The request:
Only the lines from the one containing "const oliveGlass = new" down to the one containing "bpy.context.scene.collection.objects.link(empty)" should be printed, exactly as they stand, ends included.

Recorded information:

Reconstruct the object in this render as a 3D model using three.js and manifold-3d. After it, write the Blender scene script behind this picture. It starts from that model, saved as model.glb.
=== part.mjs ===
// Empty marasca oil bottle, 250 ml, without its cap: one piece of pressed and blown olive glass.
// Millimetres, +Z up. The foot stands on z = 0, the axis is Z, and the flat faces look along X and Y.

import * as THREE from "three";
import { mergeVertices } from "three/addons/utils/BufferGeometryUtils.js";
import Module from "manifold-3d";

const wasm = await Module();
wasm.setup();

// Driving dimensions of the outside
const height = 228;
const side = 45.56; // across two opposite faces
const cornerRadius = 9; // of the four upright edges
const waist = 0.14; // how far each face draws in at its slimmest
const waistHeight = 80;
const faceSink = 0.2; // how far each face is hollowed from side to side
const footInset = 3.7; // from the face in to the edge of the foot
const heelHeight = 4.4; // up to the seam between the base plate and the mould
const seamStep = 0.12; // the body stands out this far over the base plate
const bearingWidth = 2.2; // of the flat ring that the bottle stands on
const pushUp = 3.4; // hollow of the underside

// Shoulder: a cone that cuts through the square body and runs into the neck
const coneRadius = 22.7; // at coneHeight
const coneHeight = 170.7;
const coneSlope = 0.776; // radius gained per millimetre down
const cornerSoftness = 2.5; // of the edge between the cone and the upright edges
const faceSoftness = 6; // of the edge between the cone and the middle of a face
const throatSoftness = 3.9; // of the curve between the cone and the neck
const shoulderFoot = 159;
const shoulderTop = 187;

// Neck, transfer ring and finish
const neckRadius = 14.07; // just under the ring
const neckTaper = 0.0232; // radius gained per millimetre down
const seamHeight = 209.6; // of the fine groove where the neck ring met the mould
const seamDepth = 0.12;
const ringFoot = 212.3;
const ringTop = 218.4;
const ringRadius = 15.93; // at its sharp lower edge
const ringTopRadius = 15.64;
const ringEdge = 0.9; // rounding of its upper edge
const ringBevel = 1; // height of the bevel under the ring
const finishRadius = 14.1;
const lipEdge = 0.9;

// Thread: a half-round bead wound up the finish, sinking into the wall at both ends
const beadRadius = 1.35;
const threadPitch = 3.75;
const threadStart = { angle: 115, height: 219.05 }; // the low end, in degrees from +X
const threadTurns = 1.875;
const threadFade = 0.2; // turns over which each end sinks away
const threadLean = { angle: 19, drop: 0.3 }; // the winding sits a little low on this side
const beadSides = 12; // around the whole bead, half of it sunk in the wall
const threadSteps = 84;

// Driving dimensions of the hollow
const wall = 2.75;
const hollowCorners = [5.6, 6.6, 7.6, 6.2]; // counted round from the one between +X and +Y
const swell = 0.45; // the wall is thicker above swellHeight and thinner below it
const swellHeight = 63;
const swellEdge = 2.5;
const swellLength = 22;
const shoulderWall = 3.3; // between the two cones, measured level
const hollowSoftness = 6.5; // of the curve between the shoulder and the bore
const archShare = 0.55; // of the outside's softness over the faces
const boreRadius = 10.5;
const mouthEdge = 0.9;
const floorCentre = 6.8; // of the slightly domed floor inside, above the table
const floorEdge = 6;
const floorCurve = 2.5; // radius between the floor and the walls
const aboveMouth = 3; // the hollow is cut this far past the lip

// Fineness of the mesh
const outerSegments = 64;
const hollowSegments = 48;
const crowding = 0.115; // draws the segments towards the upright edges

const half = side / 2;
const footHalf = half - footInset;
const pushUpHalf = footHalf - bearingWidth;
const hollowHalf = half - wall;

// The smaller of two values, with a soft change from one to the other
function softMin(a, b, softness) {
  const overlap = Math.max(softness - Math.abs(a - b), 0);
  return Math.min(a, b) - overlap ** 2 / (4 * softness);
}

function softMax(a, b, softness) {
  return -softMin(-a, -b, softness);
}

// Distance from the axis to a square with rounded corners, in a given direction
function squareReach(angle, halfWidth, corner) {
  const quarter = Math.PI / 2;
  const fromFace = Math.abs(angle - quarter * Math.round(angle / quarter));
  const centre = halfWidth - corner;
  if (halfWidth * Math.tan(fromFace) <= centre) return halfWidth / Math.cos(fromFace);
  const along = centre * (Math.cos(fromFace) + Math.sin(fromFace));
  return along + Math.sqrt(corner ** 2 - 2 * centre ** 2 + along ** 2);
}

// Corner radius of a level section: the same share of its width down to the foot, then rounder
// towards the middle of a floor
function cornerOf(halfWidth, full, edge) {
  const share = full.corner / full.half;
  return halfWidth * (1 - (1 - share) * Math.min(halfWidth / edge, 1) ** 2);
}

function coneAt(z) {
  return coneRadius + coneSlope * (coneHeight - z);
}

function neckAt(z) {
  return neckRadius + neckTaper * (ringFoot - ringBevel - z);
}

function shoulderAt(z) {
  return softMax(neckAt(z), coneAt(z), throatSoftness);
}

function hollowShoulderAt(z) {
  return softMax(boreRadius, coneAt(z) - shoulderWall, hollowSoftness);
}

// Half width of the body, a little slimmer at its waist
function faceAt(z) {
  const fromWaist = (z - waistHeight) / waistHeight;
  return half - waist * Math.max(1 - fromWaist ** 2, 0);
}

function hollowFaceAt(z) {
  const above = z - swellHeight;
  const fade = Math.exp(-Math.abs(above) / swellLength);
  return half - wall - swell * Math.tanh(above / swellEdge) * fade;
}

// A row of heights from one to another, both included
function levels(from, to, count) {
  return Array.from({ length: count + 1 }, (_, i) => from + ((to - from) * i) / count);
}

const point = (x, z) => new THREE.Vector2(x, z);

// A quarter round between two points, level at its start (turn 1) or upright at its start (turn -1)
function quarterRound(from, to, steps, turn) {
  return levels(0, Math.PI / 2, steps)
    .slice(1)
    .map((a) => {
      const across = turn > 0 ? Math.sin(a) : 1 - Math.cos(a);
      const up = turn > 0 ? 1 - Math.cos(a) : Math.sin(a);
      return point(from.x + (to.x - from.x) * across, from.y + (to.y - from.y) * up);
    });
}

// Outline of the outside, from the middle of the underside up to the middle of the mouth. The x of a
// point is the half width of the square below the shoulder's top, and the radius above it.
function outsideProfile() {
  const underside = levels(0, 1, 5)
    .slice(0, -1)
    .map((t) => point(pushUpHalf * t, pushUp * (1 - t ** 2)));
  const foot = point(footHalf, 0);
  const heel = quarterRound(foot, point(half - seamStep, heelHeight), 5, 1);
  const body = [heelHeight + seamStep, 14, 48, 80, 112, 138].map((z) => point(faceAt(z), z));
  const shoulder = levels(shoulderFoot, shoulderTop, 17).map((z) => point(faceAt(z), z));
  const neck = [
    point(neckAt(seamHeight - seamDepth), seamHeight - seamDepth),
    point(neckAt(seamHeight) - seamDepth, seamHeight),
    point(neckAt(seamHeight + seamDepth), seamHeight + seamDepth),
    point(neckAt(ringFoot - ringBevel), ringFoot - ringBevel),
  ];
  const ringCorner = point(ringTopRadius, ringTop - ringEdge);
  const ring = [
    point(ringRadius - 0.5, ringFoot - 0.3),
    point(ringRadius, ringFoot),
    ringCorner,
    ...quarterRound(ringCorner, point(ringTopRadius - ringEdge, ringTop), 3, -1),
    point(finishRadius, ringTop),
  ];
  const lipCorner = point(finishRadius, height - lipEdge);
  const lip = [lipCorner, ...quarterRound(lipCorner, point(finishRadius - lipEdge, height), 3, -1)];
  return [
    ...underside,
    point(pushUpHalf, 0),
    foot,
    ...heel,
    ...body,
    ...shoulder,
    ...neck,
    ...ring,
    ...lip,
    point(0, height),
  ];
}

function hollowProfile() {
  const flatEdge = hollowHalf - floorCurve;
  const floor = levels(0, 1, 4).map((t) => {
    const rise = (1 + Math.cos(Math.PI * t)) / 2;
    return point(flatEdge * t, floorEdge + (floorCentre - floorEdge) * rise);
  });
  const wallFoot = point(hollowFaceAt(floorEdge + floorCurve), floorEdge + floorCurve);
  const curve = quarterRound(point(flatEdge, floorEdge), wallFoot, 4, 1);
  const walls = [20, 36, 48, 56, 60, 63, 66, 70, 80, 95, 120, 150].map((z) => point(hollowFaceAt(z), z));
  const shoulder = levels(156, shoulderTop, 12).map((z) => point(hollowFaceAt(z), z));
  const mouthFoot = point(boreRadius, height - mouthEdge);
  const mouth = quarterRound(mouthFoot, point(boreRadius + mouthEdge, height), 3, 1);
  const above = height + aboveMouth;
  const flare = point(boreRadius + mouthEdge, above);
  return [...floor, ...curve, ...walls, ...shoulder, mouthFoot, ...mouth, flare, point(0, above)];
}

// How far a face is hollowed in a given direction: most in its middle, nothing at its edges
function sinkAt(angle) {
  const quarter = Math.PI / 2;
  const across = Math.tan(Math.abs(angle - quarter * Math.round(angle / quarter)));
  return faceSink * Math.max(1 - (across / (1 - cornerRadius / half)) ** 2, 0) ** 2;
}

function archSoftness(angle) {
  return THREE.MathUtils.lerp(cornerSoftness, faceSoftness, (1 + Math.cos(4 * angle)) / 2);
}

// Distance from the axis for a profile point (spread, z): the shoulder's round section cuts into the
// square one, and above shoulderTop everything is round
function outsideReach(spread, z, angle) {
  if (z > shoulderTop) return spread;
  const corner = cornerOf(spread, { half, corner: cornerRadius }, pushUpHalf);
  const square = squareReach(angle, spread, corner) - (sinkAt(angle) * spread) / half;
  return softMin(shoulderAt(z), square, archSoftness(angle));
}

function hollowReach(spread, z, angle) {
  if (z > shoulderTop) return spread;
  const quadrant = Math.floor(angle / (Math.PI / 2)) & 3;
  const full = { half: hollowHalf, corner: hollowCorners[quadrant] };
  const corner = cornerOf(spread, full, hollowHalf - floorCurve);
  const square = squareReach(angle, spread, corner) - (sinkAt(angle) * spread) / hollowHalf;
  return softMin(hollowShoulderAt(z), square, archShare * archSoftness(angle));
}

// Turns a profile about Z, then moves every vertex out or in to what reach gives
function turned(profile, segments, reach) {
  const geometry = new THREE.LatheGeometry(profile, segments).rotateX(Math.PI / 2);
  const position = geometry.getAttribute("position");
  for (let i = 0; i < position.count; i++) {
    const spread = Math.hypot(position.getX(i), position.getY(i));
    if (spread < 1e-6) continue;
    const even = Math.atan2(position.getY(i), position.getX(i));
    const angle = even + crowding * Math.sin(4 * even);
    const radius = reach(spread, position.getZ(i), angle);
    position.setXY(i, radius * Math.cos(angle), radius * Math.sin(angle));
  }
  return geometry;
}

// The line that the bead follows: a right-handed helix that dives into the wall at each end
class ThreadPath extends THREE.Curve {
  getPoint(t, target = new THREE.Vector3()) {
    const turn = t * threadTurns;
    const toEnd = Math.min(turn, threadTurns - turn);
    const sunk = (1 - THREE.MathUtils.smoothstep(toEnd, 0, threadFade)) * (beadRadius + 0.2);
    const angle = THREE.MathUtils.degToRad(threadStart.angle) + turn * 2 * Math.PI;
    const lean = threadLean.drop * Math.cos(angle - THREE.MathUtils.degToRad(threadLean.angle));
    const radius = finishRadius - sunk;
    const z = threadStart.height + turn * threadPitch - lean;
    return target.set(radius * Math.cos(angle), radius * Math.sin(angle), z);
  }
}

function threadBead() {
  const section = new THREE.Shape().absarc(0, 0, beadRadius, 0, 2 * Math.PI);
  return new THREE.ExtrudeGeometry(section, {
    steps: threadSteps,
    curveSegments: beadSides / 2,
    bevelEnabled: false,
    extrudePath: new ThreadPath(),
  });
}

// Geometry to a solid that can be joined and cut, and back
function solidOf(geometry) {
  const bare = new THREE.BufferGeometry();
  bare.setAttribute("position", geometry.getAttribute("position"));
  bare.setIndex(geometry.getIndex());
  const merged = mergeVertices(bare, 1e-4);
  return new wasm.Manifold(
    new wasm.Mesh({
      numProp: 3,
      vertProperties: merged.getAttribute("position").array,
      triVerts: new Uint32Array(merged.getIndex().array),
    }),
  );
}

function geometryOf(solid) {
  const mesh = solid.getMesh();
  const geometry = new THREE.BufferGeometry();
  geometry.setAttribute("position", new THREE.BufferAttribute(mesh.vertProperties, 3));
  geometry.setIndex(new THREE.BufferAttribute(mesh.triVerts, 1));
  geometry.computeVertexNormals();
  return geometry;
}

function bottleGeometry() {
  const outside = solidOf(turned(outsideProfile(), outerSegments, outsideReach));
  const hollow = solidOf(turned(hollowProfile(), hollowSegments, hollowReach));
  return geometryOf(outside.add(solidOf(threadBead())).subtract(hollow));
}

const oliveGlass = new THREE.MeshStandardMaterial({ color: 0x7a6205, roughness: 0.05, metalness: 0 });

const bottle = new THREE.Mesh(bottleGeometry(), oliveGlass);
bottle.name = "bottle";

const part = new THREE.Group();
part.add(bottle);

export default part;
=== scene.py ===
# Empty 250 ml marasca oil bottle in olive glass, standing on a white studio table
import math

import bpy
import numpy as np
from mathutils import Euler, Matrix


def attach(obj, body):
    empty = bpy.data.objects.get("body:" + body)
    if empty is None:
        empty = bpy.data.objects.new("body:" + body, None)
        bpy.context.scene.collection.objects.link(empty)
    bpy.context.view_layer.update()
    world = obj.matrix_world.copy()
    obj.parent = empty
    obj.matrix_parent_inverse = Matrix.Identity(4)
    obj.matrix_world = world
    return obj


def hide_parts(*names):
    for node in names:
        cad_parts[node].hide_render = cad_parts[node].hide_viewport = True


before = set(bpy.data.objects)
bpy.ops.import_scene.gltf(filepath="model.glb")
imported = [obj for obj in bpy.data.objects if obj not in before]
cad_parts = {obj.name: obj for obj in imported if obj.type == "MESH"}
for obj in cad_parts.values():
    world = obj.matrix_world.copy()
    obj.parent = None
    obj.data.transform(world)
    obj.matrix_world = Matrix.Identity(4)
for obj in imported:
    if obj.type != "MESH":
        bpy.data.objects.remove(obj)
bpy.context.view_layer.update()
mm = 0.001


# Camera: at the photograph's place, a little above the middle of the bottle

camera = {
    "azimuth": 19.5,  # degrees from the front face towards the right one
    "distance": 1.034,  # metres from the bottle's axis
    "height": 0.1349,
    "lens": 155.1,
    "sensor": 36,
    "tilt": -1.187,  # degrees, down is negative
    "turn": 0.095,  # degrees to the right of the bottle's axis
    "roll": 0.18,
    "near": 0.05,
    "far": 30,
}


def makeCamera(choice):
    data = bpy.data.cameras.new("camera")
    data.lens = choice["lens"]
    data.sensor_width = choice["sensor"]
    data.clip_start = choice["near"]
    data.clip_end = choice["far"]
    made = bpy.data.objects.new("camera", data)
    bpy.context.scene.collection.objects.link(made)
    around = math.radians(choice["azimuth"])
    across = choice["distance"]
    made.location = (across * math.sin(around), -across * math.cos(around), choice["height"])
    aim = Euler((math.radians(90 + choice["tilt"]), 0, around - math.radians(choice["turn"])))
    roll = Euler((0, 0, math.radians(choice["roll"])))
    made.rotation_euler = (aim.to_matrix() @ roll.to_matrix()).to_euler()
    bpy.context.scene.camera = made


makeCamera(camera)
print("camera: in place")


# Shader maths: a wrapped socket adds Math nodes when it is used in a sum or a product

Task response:
const oliveGlass = new THREE.MeshStandardMaterial({ color: 0x7a6205, roughness: 0.05, metalness: 0 });

const bottle = new THREE.Mesh(bottleGeometry(), oliveGlass);
bottle.name = "bottle";

const part = new THREE.Group();
part.add(bottle);

export default part;
=== scene.py ===
# Empty 250 ml marasca oil bottle in olive glass, standing on a white studio table
import math

import bpy
import numpy as np
from mathutils import Euler, Matrix


def attach(obj, body):
    empty = bpy.data.objects.get("body:" + body)
    if empty is None:
        empty = bpy.data.objects.new("body:" + body, None)
        bpy.context.scene.collection.objects.link(empty)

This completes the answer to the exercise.